The Bookish Part of a Day in the Life, that is...


Of course, this leaves out almost everything, particularly various ingenious and less ingenious forms of drudgery and the ferrying of children. And the leaning on children to do homework... Tonight that included helping a 3rd-grader make a blueprint for a Recycle Tiger. Can't wait to wield the old hot glue gun.

1. Acquisition of books, some new to me:

Italo Calvino, Difficult Loves
Angela Carter, Wise Children
Angela Carter, Nights at the Circus
Steve Erickson, Tours of the Black Clock
Steve Erickson, Arc d'X
Alasdair Gray, Poor Things
Milorad Pavić, Landscape Painted with Tea

Alas, I already owned the Calvino.

2. Felt an itch to read short stories, and did:

Akutagawa Ryunosuke, In a Grove
Borowski, Tadeusz, This Way for the Gas, Ladies and Gentlemen
Buzzati, Dion, Seven Floors
Endo Shusaku, Unzen
Hildesheimer, Wolfgang, Why I Transformed Myself into a Nightingale
Kawabata Yasunari, The Izu Dancer
Mukoda Kuniko, Mr. Carp

I left off one that I hated, alas, and didn't finish some others that I won't list. Not every story is right for everyone at every time. Perhaps somebody is giving up on one of mine right now, somewhere on the planet...

3. For the Nth time, I revised a long story called "Drunk Bay." For the second day in a row, I cut the middle third to step up the pace. Next, I burnished the whole thing. Then I sent it out into the world.

4. The penultimate bookish thing: I talked to R about the Alpha writing workshop and ordered some books by the teachers.

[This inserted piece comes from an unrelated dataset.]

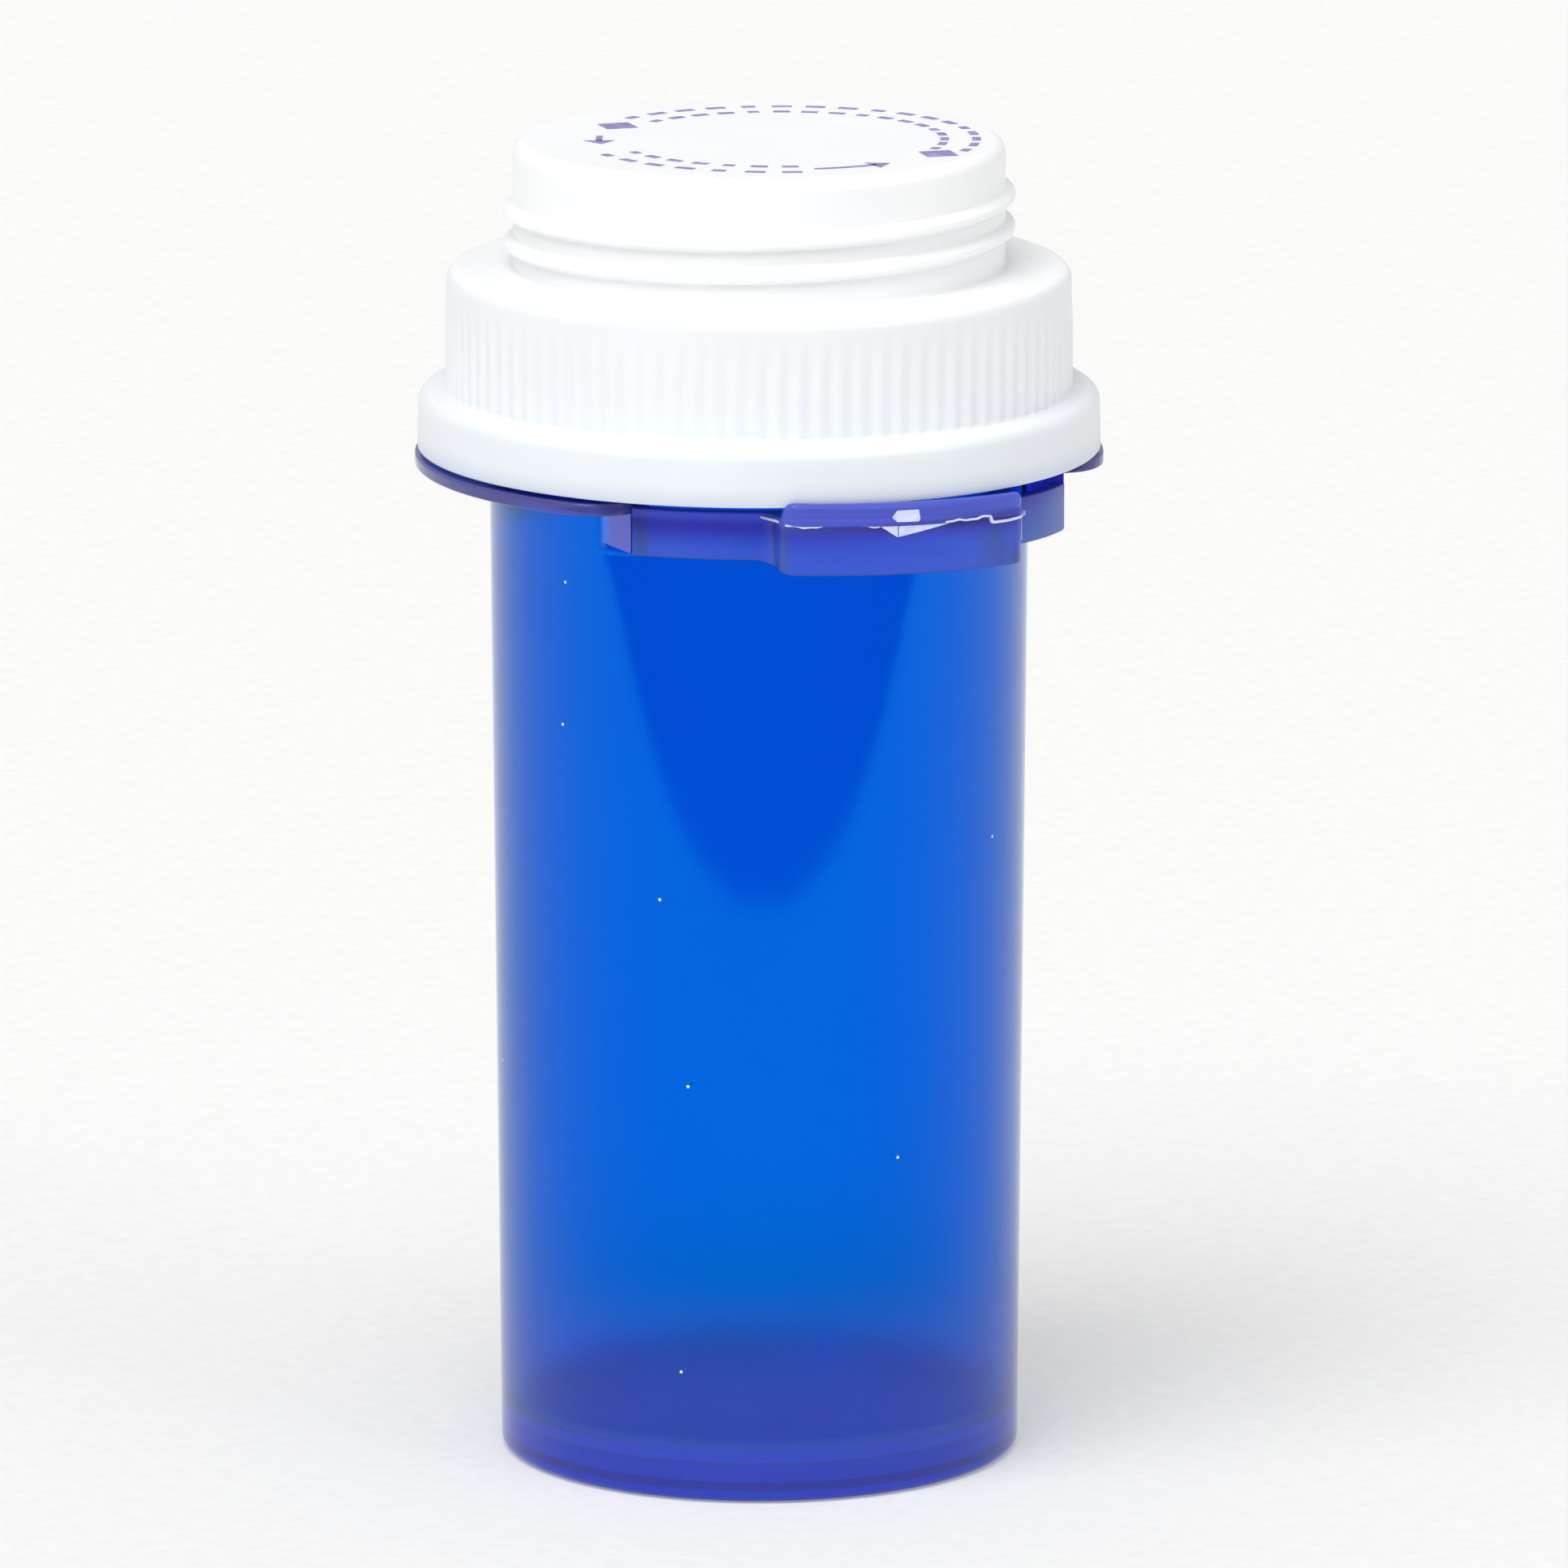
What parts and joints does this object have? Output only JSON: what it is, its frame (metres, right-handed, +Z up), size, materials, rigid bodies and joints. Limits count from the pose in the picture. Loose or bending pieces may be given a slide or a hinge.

5. The last bookish thing: this.

Good night.

***
"Flower box bookshelf" is a royalty-free photograph by Lauren Baker of New York, www.sxc.hu/.

9 comments:

  1. I love the flower box bookshelf photo (immediately started scheming...would my landlady agree...probably not).

    But...what is a Recycle Tiger?

    I imagine someplace where one finds old tigers and props them up a little and feeds them, and they go on for another decade or two?

    My daughter's tigery orange cat (currently boarding at the bookshop) is sitting in the open transom, behind the screen, yowling...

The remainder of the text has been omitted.